Let’s not be mistaken however. This does not mean that we should necessarily go beyond the ADPSR pledge and fully abandon architecture in order to “fight the power” — which power? and exercised between which parties? — but, rather, that we should fully understand the responsibility inherent to the practice of architecture, and embrace it in the context of our own political agendas. Only through the trembling awareness of this responsibility can we challenge the violence of status quo.

In the case of carceral environments, this rebellion does not mean simply finding alternatives — “we don’t need to come up with infrastructures or buildings to replace the prison institution,” says Nasrin Himada on page 47 — but, rather, it means destroying the very logic of incarceration itself. The example of Guantánamo described by both A. Naomi Paik in her article, and Bozar Ben Zeev in the student section, is illustrative of the inability displayed by politicians — in particular by “liberals,” as Murakawa would remind us — to escape from this logic. The reason why Guantánamo is allegedly impossible to shut down is that the detention camp’s incarcerated bodies cannot be transferred to carceral facilities in other countries. Such a “solution” would only consists in the exportation of the logic of Guantánamo to a network of places around the world, can’t be decentralized. But it is only by abandoning such dubious logic that the West could lay claim to the principles it purports to be defending against those it labels “terrorist organizations,” which enables it to manufacture violent forms of rightlessness (see A. Naomi Paik’s article).

The argument presented here is a particularly broad and general one, which attempts to address carceral environments through their intrinsic characteristics. In doing so, it fails to bring a much-needed specificity to the problem, as well as to describe the necessarily political decision about which bodies should be incarcerated and which should not. The sanctioned political struggle of the Irish Republicans imprisoned in Armagh Women’s Prison or Long Kesh, described by Fiona McCann, is an easy example of such politics.

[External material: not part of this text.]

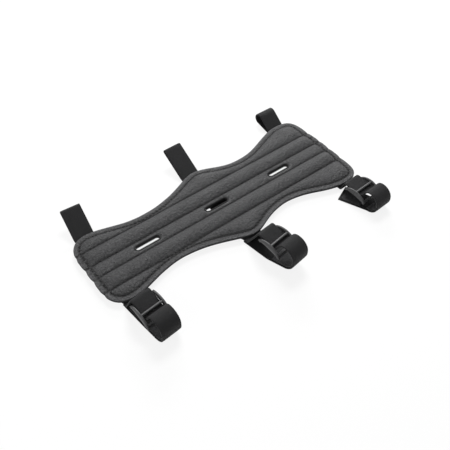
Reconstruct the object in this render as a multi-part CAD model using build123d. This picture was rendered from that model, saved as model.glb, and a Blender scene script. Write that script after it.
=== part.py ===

Yet, so too is the racial motivation behind the United Kingdom’s migrant detention centers, as illustrated by Tings Chak and Sarah Turnbull, and in Desirée Valadares’s article about Canada’s former “Indian Residential Schools.” Murakawa notes the racist nature of criminalization terms in the United States, which result in dramatically unequal incarceration rates of American bodies — 58% of imprisoned bodies are either African American or Hispanic, while these groups only compose a quarter of the American population. A sentence from her book The First Civil Right aptly synthesizes the matter:

“Race, crime, and punishment are all politically constructed, enmeshed in institutions and ideologies that develop over time, continually remaking the common sense of who is dangerous, where the bad neighborhoods are, what constitutes excessive police force, and why some narcotics heal and others hurt.”

This powerful statement prepares us directly for the next issue of The Funambulist Magazine, which will focus entirely on design and racism. Until then, I wish you good reading with this one.